WHAT THIS TASK INVOLVES:
Return each line that holds the word "scene".

>> begin

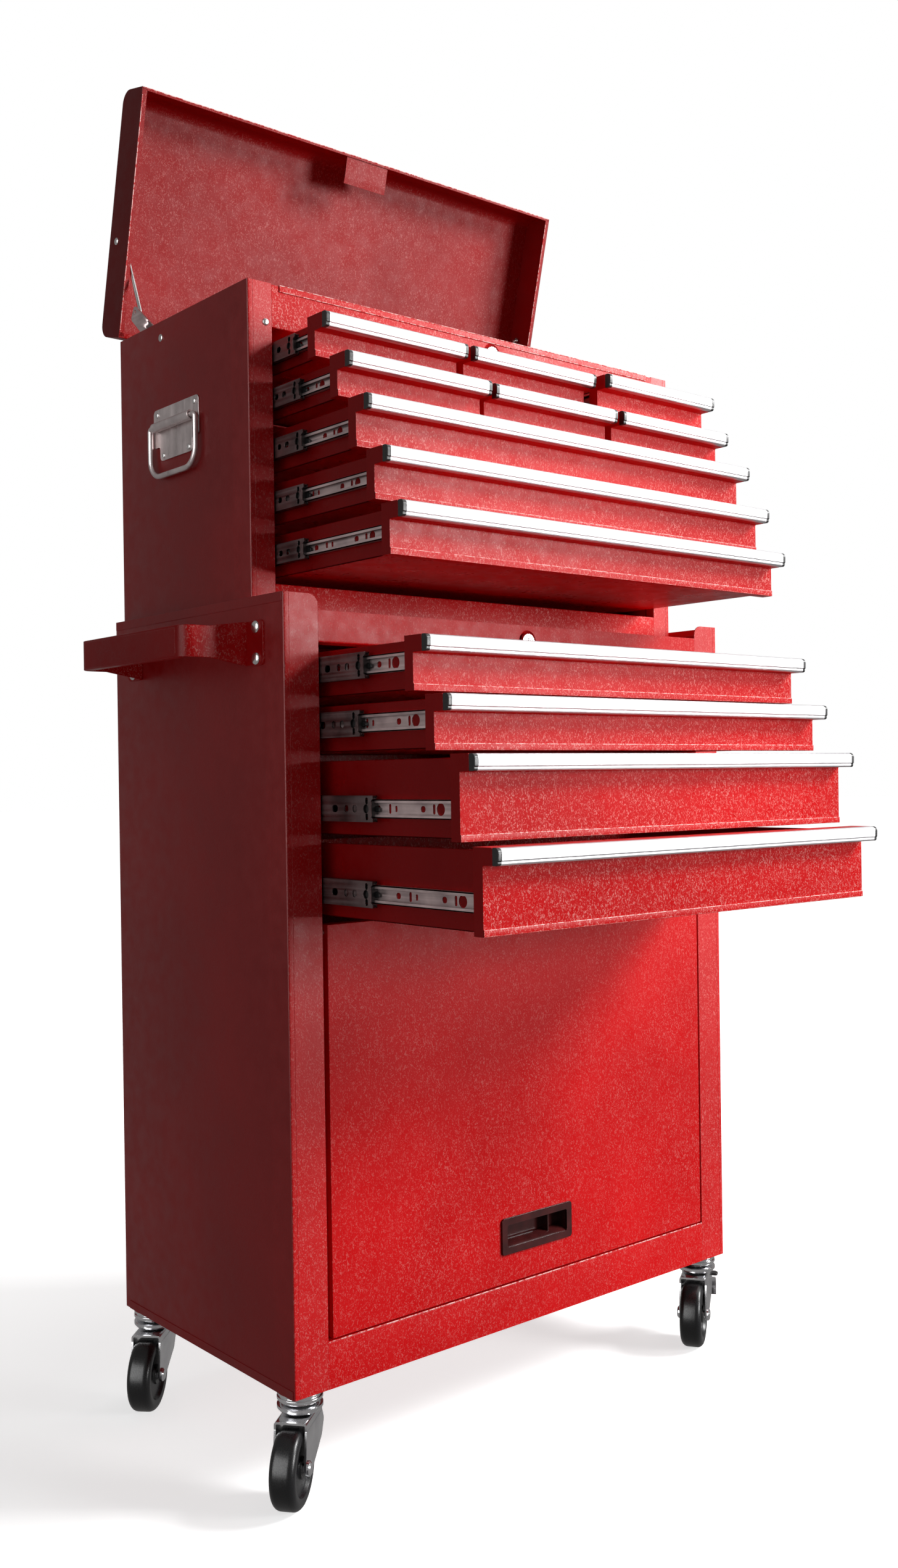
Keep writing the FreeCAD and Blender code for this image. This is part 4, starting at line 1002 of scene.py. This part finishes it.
# ---- fasteners
def fasteners():
    """Bolts, rivets and the stays' pins."""
    shape = Shape()
    handle_low, handle_high = cab_box("push_handle")
    push_x = CABINET_LOW.x - 2.0
    for y in (handle_low.y + 12.0, handle_high.y - 12.0):
        for z in (handle_low.z + 6.5, handle_high.z - 6.5):
            shape.dome((push_x, y, z), (-1, 0, 0), 6.0, 3.0)
    plate_low, plate_high = cab_box("carry_handle_plates")
    centre = (plate_low.y + plate_high.y) / 2.0
    stay = joint_at("lid_stay_link_pivot")
    half = CHEST_HIGH.x
    rail_rivet_z = 1018.0
    stay_pin_x = 295.5
    for side in (-1, 1):
        plate = side * (half + 1.5)
        for offset, z in ((38.0, plate_high.z - 6.0), (26.0, plate_low.z + 5.0)):
            for y in (centre - offset, centre + offset):
                shape.dome((plate, y, z), (side, 0, 0), 3.0, 1.5)
        shape.dome((side * half, stay.y, stay.z), (side, 0, 0), 4.0, 1.6)
        shape.dome((side * (CHEST_OPENING + 7.0), CHEST_LOW.y, rail_rivet_z), (0, -1, 0), 3.5, 1.5)
        inner = side * stay_pin_x
        wall = side * (half - SHEET)
        shape.lathe([(0, -1.5), (4, -1.5), (4, 0), (2, 0), (2, abs(wall - inner)),
                     (0, abs(wall - inner))], (inner, stay.y, stay.z), (side, 0, 0), 20)
    shape.piece("bolts_and_rivets", "cabinet", [BRIGHT], "bright_steel", ["fasteners"], edge=0.15)
    lid_rivets = Shape()
    top = joint_at("lid_stay_rod_pivot")
    for side in (-1, 1):
        lid_rivets.dome((side * half, top.y, top.z), (side, 0, 0), 4.0, 1.6)
    lid_rivets.piece("lid_rivets", "lid", [BRIGHT], "bright_steel", edge=0.15)


# ---- casters
WHEEL_RADIUS = 37.5
LEG_INNER = 14.0


def caster(name):
    """Fork, wheel and, on the right-hand side, the brake of one caster."""
    swivel = joint_at("caster_swivel_" + name)
    axle = joint_at("caster_axle_" + name)
    forward = (swivel - axle).xy
    trail = forward.length
    heading = (Matrix.Translation((swivel.x, swivel.y, 0.0))
               @ Matrix.Rotation(math.atan2(forward.y, forward.x), 4, "Z"))
    fork = Shape()
    fork.lathe([(6.3, -12.2), (19.5, -12.2), (22.0, -13.4), (22.0, -16.2), (20.0, -18.6),
                (6.3, -18.6)], (0, 0, 0), (0, 0, 1), 56)
    outer = LEG_INNER + 2.0
    crown = rounded([(-outer, -28.0, 0), (-outer, -20.0, 3.0), (outer, -20.0, 3.0),
                     (outer, -28.0, 0)], closed=False)
    fork.prism(strip_outline(crown, -2.0), "x", -32.0, 19.0)
    leg = rounded([(-32, -27.0, 0.5), (19, -27.0, 0.5), (25.0, -38, 6), (17, -51, 9),
                   (-18, axle.z - 8.0, 9), (-37.0, axle.z - 6.0, 9)], steps=7)
    for sign in (-1, 1):
        fork.plate(leg, [circle(-trail, axle.z, 4.2, 28)], "y", sign * LEG_INNER, sign * outer)
        fork.lathe([(0, 0), (7.0, 0), (7.0, 1.6), (5.2, 3.0), (0, 3.0)],
                   (-trail, sign * outer, axle.z), (0, sign, 0), 28)
    fork.lathe([(0, -outer), (4.0, -outer), (4.0, outer), (0, outer)], (-trail, 0, axle.z),
               (0, 1, 0), 24)
    fork.transform(heading)
    fork.piece("fork_" + name, "caster_fork_" + name, [CHROME], "chrome", ["caster_fork_" + name],
               edge=0.5)

    half = 12.5
    tread = 7.0
    near = [(4.2, half - 1.0), (9.5, half - 1.0), (10.2, half - 3.2), (24.0, half - 3.6),
            (26.0, half - 0.6)]
    near += arc(WHEEL_RADIUS - tread, half - tread, tread, 90.0, 0.0, 6)
    profile = near + [(radius, -place) for radius, place in near[::-1]]
    wheel = Shape()
    wheel.lathe(profile, (-trail, 0, axle.z), (0, 1, 0), 72)
    wheel.transform(heading)
    wheel.piece("wheel_" + name, "caster_wheel_" + name, [RUBBER], "black_rubber",
                ["caster_wheel_" + name], edge=0.3)
    if "caster_brake_" + name in frame["nodes"]:
        caster_brake(name, heading)


def caster_brake(name, heading):
    """A rocker: pressed lever with a black pad on top and a lower release tab."""
    pivot_u, pivot_z = 20.0, -42.0
    lever = Shape()
    lever.lathe([(0, -13.7), (4.8, -13.7), (4.8, 13.7), (0, 13.7)], (pivot_u, 0, pivot_z),
                (0, 1, 0), 24)
    arm = strip_outline(rounded([(pivot_u, pivot_z + 3.2, 0), (pivot_u + 8.5, pivot_z + 5.4, 4),
                                 (pivot_u + 19.5, pivot_z + 7.0, 0)], closed=False), -1.8)
    lever.prism(arm, "y", -13.0, 13.0)
    drop = strip_outline(rounded([(pivot_u + 7.6, pivot_z + 5.4, 0), (pivot_u + 9.6, pivot_z - 5.0, 8),
                                  (pivot_u + 8.4, pivot_z - 16.0, 0)], closed=False), -1.8)
    lever.prism(drop, "y", -20.0, 20.0)
    lever.transform(heading)
    lever.piece("brake_lever_" + name, "caster_brake_" + name, [CHROME], "chrome",
                ["caster_brake_" + name], edge=0.4)
    pad = Shape()
    outline = rounded([(pivot_u + 9.0, -21.5, 3), (pivot_u + 20.0, -21.5, 5),
                       (pivot_u + 20.0, 21.5, 5), (pivot_u + 9.0, 21.5, 3)])
    pad.prism(outline, "z", pivot_z + 6.0, pivot_z + 9.0)
    pad.transform(heading)
    pad.piece("brake_pad_" + name, "caster_brake_" + name, [PLASTIC], "black_plastic", edge=0.8)


def casters():
    stems = Shape()
    for name in ("front_left", "front_right", "rear_left", "rear_right"):
        caster(name)
        swivel = joint_at("caster_swivel_" + name)
        stems.lathe([(0, 0.5), (6, 0.5), (6, 0.0), (20.5, 0.0), (22.0, -1.2), (22.0, -2.6),
                     (20.4, -3.4), (20.4, -4.4), (22.0, -5.4), (22.0, -8.0), (20.6, -9.6),
                     (18.0, -10.0), (9.0, -10.0), (9.0, -12.0), (5.9, -12.0), (5.9, -20.5),
                     (9.0, -20.6), (9.0, -24.0), (0, -24.0)], (swivel.x, swivel.y, 0.0),
                    (0, 0, 1), 56)
        stems.lathe([(0, 24.0), (5.0, 24.0), (6.0, 23.0), (6.0, 0.4), (0, 0.4)],
                    (swivel.x, swivel.y, 0.0), (0, 0, 1), 28)
    stems.piece("stem_cups", "cabinet", [CHROME], "chrome", ["caster_stems"], edge=0.25)


# ---- staging
def kept_nodes():
    """Finishes of the CAD nodes that are shown as they are."""
    finishes = {"cabinet_deck": DOOR_PAINT, "cabinet_floor": SMOOTH_PAINT,
                "chest_inner_panels": SMOOTH_PAINT, "slide_posts": SMOOTH_PAINT}
    for name, material in finishes.items():
        data = frame["nodes"][name].data
        data.materials.clear()
        data.materials.append(material)


def area_light(name, place, target, size, power):
    light = bpy.data.lights.new(name, "AREA")
    light.shape = "RECTANGLE"
    light.size, light.size_y = size
    light.energy = power
    item = bpy.data.objects.new(name, light)
    item.location = place
    direction = Vector(target) - Vector(place)
    item.rotation_euler = direction.to_track_quat("-Z", "Y").to_euler()
    bpy.context.scene.collection.objects.link(item)
    return item


def studio():
    """Pale glowing floor, soft lights and a dim surround that shows white behind the object."""
    reach = 30.0
    data = bpy.data.meshes.new("floor")
    data.from_pydata([(-reach, -reach, 0), (reach, -reach, 0), (reach, reach, 0), (-reach, reach, 0)],
                     [], [(0, 1, 2, 3)])
    floor = bpy.data.objects.new("floor", data)
    floor.location.z = cad_box[0][2]
    material, tree, shader = principled("glowing_floor", 0.9, 0.0)
    # The floor glows, less near the object and fully white far out: painted light that lets the lamps'
    # shadows show near the object and hides the horizon.
    place = add(tree, "ShaderNodeNewGeometry").outputs["Position"]
    distance = add(tree, "ShaderNodeVectorMath", {0: place}, operation="LENGTH").outputs["Value"]
    feed(shader, {"Base Color": (0.93, 0.93, 0.93, 1.0), "Specular IOR Level": 0.0,
                  "Emission Color": (1.0, 1.0, 1.0, 1.0),
                  "Emission Strength": remap(tree, distance, 0.5, 2.4, 0.66, 1.05)})
    data.materials.append(material)
    bpy.context.scene.collection.objects.link(floor)
    floor.visible_diffuse = False
    floor.visible_glossy = False

    world = bpy.data.worlds.new("surround")
    bpy.context.scene.world = world
    world.use_nodes = True
    tree = world.node_tree
    dim = tree.nodes["Background"]
    white = add(tree, "ShaderNodeBackground", {"Color": (1.0, 1.0, 1.0, 1.0), "Strength": 1.0})
    seen = add(tree, "ShaderNodeLightPath")
    mirrored = remap(tree, seen.outputs["Is Glossy Ray"], 0.0, 1.0, 0.11, 0.25)
    feed(dim, {"Color": (1.0, 0.97, 0.96, 1.0), "Strength": mirrored})
    chosen = add(tree, "ShaderNodeMixShader", {0: seen.outputs["Is Camera Ray"],
                                               1: dim.outputs[0], 2: white.outputs[0]})
    feed(tree.nodes["World Output"], {0: chosen.outputs[0]})

    middle = (ORIGIN.x, ORIGIN.y, 0.7)
    area_light("key", (3.0, -2.3, 2.7), middle, (1.2, 1.2), 180.0)
    area_light("front_fill", (2.3, -3.3, 0.95), middle, (1.2, 1.2), 92.0)
    area_light("overhead", (1.5, -0.2, 3.2), (0.2, 0.0, 0.0), (1.6, 3.0), 24.0)
    sheen = area_light("side_sheen", (-3.0, -0.6, 1.3), middle, (2.6, 2.6), 90.0)
    sheen.visible_diffuse = False


def camera():
    """The photograph's viewpoint, given from the cabinet's front left floor corner."""
    eye = ORIGIN + Vector((-1050.0, -1117.3, 576.0)) * MM
    right = Vector((0.7655, -0.6432, -0.0140)).normalized()
    forward = Vector((0.6432, 0.7657, -0.0054)).normalized()
    up = right.cross(forward).normalized()
    rotation = Matrix((right, up, -forward)).transposed()
    data = bpy.data.cameras.new("camera")
    data.sensor_fit = "VERTICAL"
    data.sensor_height = 36.0
    data.lens = 33.206
    item = bpy.data.objects.new("camera", data)
    item.matrix_world = Matrix.Translation(eye) @ rotation.to_4x4()
    bpy.context.scene.collection.objects.link(item)
    bpy.context.scene.camera = item


camera()
studio()
kept_nodes()
cabinet_body()
chest_body()
front_rails()
all_drawers()
lid_pan()
lid_strike()
lid_hinge()
lid_stays()
door_panel()
door_cup()
lock("cabinet_lock", CABINET_LOW.y, 22.0, 15.0)
lock("chest_lock", CHEST_LOW.y, 12.0, 20.0)
push_handle()
carry_handles()
fasteners()
casters()

scene = bpy.context.scene
scene.view_settings.view_transform = "Standard"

>> end

ANSWER TO THIS TASK:
Keep writing the FreeCAD and Blender code for this image. This is part 4, starting at line 1002 of scene.py. This part finishes it.
    bpy.context.scene.collection.objects.link(item)
    bpy.context.scene.collection.objects.link(floor)
    bpy.context.scene.world = world
    bpy.context.scene.collection.objects.link(item)
    bpy.context.scene.camera = item
scene = bpy.context.scene
scene.view_settings.view_transform = "Standard"